__Request__:
Return only the lines running from the line that holds "base_corner_bottom_right();" to the line that holds "record = json.load(file)", including both.

__Data section__:
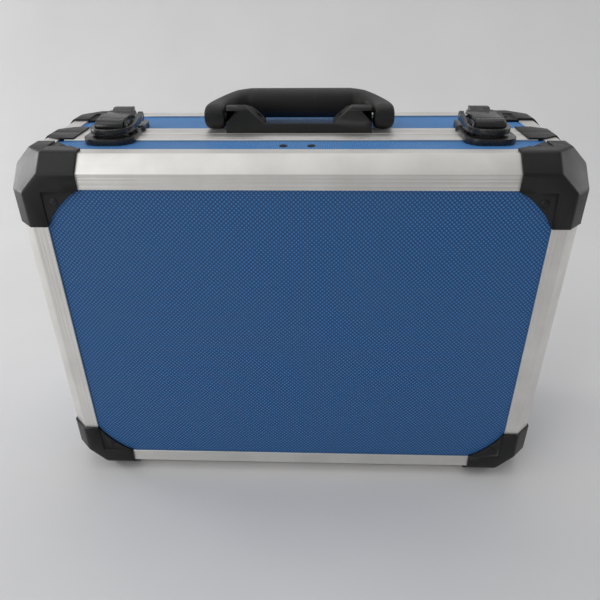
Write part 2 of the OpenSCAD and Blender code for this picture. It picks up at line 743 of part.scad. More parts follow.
module ring_side() {
    front = ring_round_y - ring_r - 1;
    translate([ring_y, ring_z]) circle(r = ring_ear_r);
    polygon([[front, ring_low], [ring_round_y + 8, ring_low], [ring_y - 2, ring_z - 3],
             [ring_y - 2, ring_z + 3], [ring_round_y + 8, ring_low + ring_h],
             [front, ring_low + ring_h]]);
}

module ring_piece() {
    difference() {
        intersection() {
            linear_extrude(far) ring_outline();
            rotate([90, 0, 90]) linear_extrude(far, center = true) ring_side();
        }
        translate([-far, ring_y, ring_z]) rotate([0, 90, 0])
            cylinder(h = 2 * far, r = ring_pin_r + fix_gap);
    }
}

// ---------- sub-parts of the lid ----------

module lid_panel() {
    color(board_blue) difference() {
        in_lid() face_board();
        in_lid() lid_rivet_holes();
    }
}

module lid_wall() {
    color(board_blue) difference() {
        in_lid() children();
        in_lid() lid_rivet_holes();
    }
}

module lid_wall_top() { lid_wall() on_top() wall_board(case_w, lid_d); }
module lid_wall_left() { lid_wall() on_left() wall_board(case_h, lid_d); }
module lid_wall_right() { lid_wall() on_right() wall_board(case_h, lid_d); }
module lid_wall_bottom() { lid_wall() on_bottom() wall_board(case_w, lid_d); }

module lid_edge_top() { color(aluminium) in_lid() on_top() face_edge(case_w); }
module lid_edge_bottom() { color(aluminium) in_lid() on_bottom() face_edge(case_w); }
module lid_edge_left() { color(aluminium) in_lid() on_left() face_edge(case_h); }
module lid_edge_right() { color(aluminium) in_lid() on_right() face_edge(case_h); }
module lid_depth_edges() { color(aluminium) in_lid() at_each_corner() depth_edge(lid_d); }

module lid_rim() {
    color(aluminium) difference() {
        in_lid() children();
        in_lid() lid_rivet_holes();
        hinge_groove();
        knuckle_pockets();
    }
}

module lid_rim_top() { lid_rim() on_top() rim(case_w, lid_d, false); }
module lid_rim_bottom() { lid_rim() on_bottom() rim(case_w, lid_d, false); }
module lid_rim_left() { lid_rim() on_left() rim(case_h, lid_d, false); }
module lid_rim_right() { lid_rim() on_right() rim(case_h, lid_d, false); }

module lid_rim_caps() {
    color(black) difference() {
        in_lid() at_each_corner() rim_cap(lid_d);
        hinge_groove();
    }
}

module lid_corner() {
    color(black) difference() {
        in_lid() children();
        in_lid() lid_rivet_holes();
    }
}

module lid_corner_top_left() { lid_corner() at_top_left() lid_piece(); }
module lid_corner_top_right() { lid_corner() at_top_right() lid_piece(); }
module lid_corner_bottom_left() { lid_corner() at_bottom_left() lid_piece(); }
module lid_corner_bottom_right() { lid_corner() at_bottom_right() lid_piece(); }

module lid_rivets() { color(steel) in_lid() lid_rivet_set(); }
module lid_lining() { color(foam) in_lid() half_lining(lid_d); }

// ---------- sub-parts of the base ----------

module base_panel() {
    color(board_blue) difference() {
        in_base() face_board();
        in_base() base_rivet_holes();
    }
}

module base_wall() {
    color(board_blue) difference() {
        in_base() children();
        in_base() base_rivet_holes();
    }
}

module base_wall_top() { base_wall() on_top() wall_board(case_w, base_d); }
module base_wall_bottom() { base_wall() on_bottom() wall_board(case_w, base_d); }
module base_wall_left() { base_wall() on_left() wall_board(case_h, base_d); }
module base_wall_right() { base_wall() on_right() wall_board(case_h, base_d); }

module base_edge_top() { color(aluminium) in_base() on_top() face_edge(case_w); }
module base_edge_bottom() { color(aluminium) in_base() on_bottom() face_edge(case_w); }
module base_edge_left() { color(aluminium) in_base() on_left() face_edge(case_h); }
module base_edge_right() { color(aluminium) in_base() on_right() face_edge(case_h); }
module base_depth_edges() { color(aluminium) in_base() at_each_corner() depth_edge(base_d); }

module base_rim() {
    color(aluminium) difference() {
        in_base() children();
        in_base() base_rivet_holes();
        hinge_groove();
        knuckle_pockets();
    }
}

module base_rim_top() { base_rim() on_top() rim(case_w, base_d, true); }
module base_rim_bottom() { base_rim() on_bottom() rim(case_w, base_d, true); }
module base_rim_left() { base_rim() on_left() rim(case_h, base_d, true); }
module base_rim_right() { base_rim() on_right() rim(case_h, base_d, true); }

module base_rim_caps() {
    color(black) difference() {
        in_base() at_each_corner() rim_cap(base_d);
        hinge_groove();
    }
}

module base_corner() {
    color(black) difference() {
        in_base() children();
        in_base() base_rivet_holes();
    }
}

module base_corner_top_left() { base_corner() at_top_left() base_piece(); }
module base_corner_top_right() { base_corner() at_top_right() base_piece(); }
module base_corner_bottom_left() { base_corner() at_bottom_left() base_piece(); }
module base_corner_bottom_right() { base_corner() at_bottom_right() base_piece(); }

module base_rivets() { color(steel) in_base() base_rivet_set(); }
module base_lining() { color(foam) in_base() half_lining(base_d); }

// ---------- hinges, handle and latches ----------

module hinge_leaves_lid() {
    color(steel) difference() {
        for (s = [-1, 1]) at_hinge(s) mirror([0, 1, 0]) hinge_leaf(1);
        in_lid() lid_rivet_holes();
    }
}

module hinge_leaves_base() {
    color(steel) difference() {
        for (s = [-1, 1]) at_hinge(s) hinge_leaf(0);
        in_base() base_rivet_holes();
    }
}

module hinge_pins() {
    color(steel) for (s = [-1, 1]) at_hinge(s) translate([-hinge_l / 2, 0, 0]) rotate([0, 90, 0])
        cylinder(h = hinge_l, r = hinge_pin_r);
}

module handle_bracket() {
    inner = bracket_w / 2 - post_w - slope_w;
    color(black) difference() {
        translate([0, bracket_v, top_z]) intersection() {
            translate([0, far / 2, 0]) rotate([90, 0, 0]) linear_extrude(far) bracket_front();
            rotate([90, 0, 90]) linear_extrude(far, center = true) bracket_side();
        }
        translate([-inner, bracket_v + bracket_t, top_z + bracket_t]) cube([2 * inner, far, far]);
        translate([-far, pivot_y, top_z + pivot_h]) rotate([0, 90, 0])
            cylinder(h = 2 * far, r = handle_pin_r + fix_gap);
        in_base() base_rivet_holes();
    }
}

module handle_grip() {
    color(black) difference() {
        translate([0, pivot_y, top_z]) tube(concat(left_rings, right_rings));
        translate([-far, pivot_y, top_z + pivot_h]) rotate([0, 90, 0])
            cylinder(h = 2 * far, r = handle_pin_r + pin_gap);
    }
}

module handle_pins() {
    length = post_w + arm_w;
    color(steel) for (t = [0, 1]) mirror([t, 0, 0])
        translate([arm_inner + arm_w - 1 - length, pivot_y, top_z + pivot_h]) rotate([0, 90, 0])
            cylinder(h = length, r = handle_pin_r);
}

module catch(s) {
    color(black) difference() {
        at_latch(s) catch_plate();
        in_lid() lid_rivet_holes();
    }
}

module latch_base(s) {
    color(black) difference() {
        at_latch(s) latch_base_piece();
        in_base() base_rivet_holes();
    }
}

module ring_pin(s) {
    color(steel) at_latch(s) translate([-ring_r, ring_y, ring_z]) rotate([0, 90, 0])
        cylinder(h = 2 * ring_r, r = ring_pin_r);
}

module latch_left_catch() { catch(-1); }
module latch_right_catch() { catch(1); }
module latch_left_base() { latch_base(-1); }
module latch_right_base() { latch_base(1); }
module latch_left_lever() { color(black) at_latch(-1) lever_piece(); }
module latch_right_lever() { color(black) at_latch(1) lever_piece(); }
module latch_left_ring() { color(black) at_latch(-1) ring_piece(); }
module latch_right_ring() { color(black) at_latch(1) ring_piece(); }
module latch_left_ring_pin() { ring_pin(-1); }
module latch_right_ring_pin() { ring_pin(1); }
module latch_lever_pins() {
    half = cheek_in + cheek_t;
    color(steel) for (s = [-1, 1]) at_latch(s) translate([-half, lever_y, lever_z])
        rotate([0, 90, 0]) cylinder(h = 2 * half, r = lever_pin_r);
}

lid_panel();
lid_wall_top();
lid_wall_bottom();
lid_wall_left();
lid_wall_right();
lid_edge_top();
lid_edge_bottom();
lid_edge_left();
lid_edge_right();
lid_depth_edges();
lid_rim_top();
lid_rim_bottom();
lid_rim_left();
lid_rim_right();
lid_rim_caps();
lid_corner_top_left();
lid_corner_top_right();
lid_corner_bottom_left();
lid_corner_bottom_right();
lid_rivets();
lid_lining();
base_panel();
base_wall_top();
base_wall_bottom();
base_wall_left();
base_wall_right();
base_edge_top();
base_edge_bottom();
base_edge_left();
base_edge_right();
base_depth_edges();
base_rim_top();
base_rim_bottom();
base_rim_left();
base_rim_right();
base_rim_caps();
base_corner_top_left();
base_corner_top_right();
base_corner_bottom_left();
base_corner_bottom_right();
base_rivets();
base_lining();
hinge_leaves_lid();
hinge_leaves_base();
hinge_pins();
handle_bracket();
handle_grip();
handle_pins();
latch_left_catch();
latch_right_catch();
latch_left_base();
latch_right_base();
latch_left_lever();
latch_right_lever();
latch_left_ring();
latch_right_ring();
latch_left_ring_pin();
latch_right_ring_pin();
latch_lever_pins();
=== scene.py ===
"""The looks of the hard tool case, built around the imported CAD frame."""

import json
import math

import bmesh
import bpy
from mathutils import Matrix, Vector, geometry

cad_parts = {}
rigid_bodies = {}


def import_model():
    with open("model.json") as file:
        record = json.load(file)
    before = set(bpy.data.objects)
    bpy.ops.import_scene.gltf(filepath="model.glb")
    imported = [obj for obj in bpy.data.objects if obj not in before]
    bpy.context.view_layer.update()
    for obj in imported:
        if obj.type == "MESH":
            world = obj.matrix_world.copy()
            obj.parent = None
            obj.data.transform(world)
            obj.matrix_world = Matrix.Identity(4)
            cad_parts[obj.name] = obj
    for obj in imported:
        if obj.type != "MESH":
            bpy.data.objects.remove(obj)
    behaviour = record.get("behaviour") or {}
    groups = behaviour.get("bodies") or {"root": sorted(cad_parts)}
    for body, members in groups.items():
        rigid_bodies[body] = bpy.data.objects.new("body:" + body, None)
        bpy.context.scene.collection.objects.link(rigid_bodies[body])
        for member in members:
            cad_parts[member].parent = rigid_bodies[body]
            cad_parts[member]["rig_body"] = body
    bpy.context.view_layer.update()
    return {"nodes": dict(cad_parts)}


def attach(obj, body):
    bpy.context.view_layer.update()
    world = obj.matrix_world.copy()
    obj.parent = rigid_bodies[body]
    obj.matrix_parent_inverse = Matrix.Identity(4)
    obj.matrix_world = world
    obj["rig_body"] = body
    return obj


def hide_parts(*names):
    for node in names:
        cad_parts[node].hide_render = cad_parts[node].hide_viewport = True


MM = 0.001

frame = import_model()
nodes = frame["nodes"]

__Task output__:
base_corner_bottom_right();
base_rivets();
base_lining();
hinge_leaves_lid();
hinge_leaves_base();
hinge_pins();
handle_bracket();
handle_grip();
handle_pins();
latch_left_catch();
latch_right_catch();
latch_left_base();
latch_right_base();
latch_left_lever();
latch_right_lever();
latch_left_ring();
latch_right_ring();
latch_left_ring_pin();
latch_right_ring_pin();
latch_lever_pins();
=== scene.py ===
"""The looks of the hard tool case, built around the imported CAD frame."""

import json
import math

import bmesh
import bpy
from mathutils import Matrix, Vector, geometry

cad_parts = {}
rigid_bodies = {}


def import_model():
    with open("model.json") as file:
        record = json.load(file)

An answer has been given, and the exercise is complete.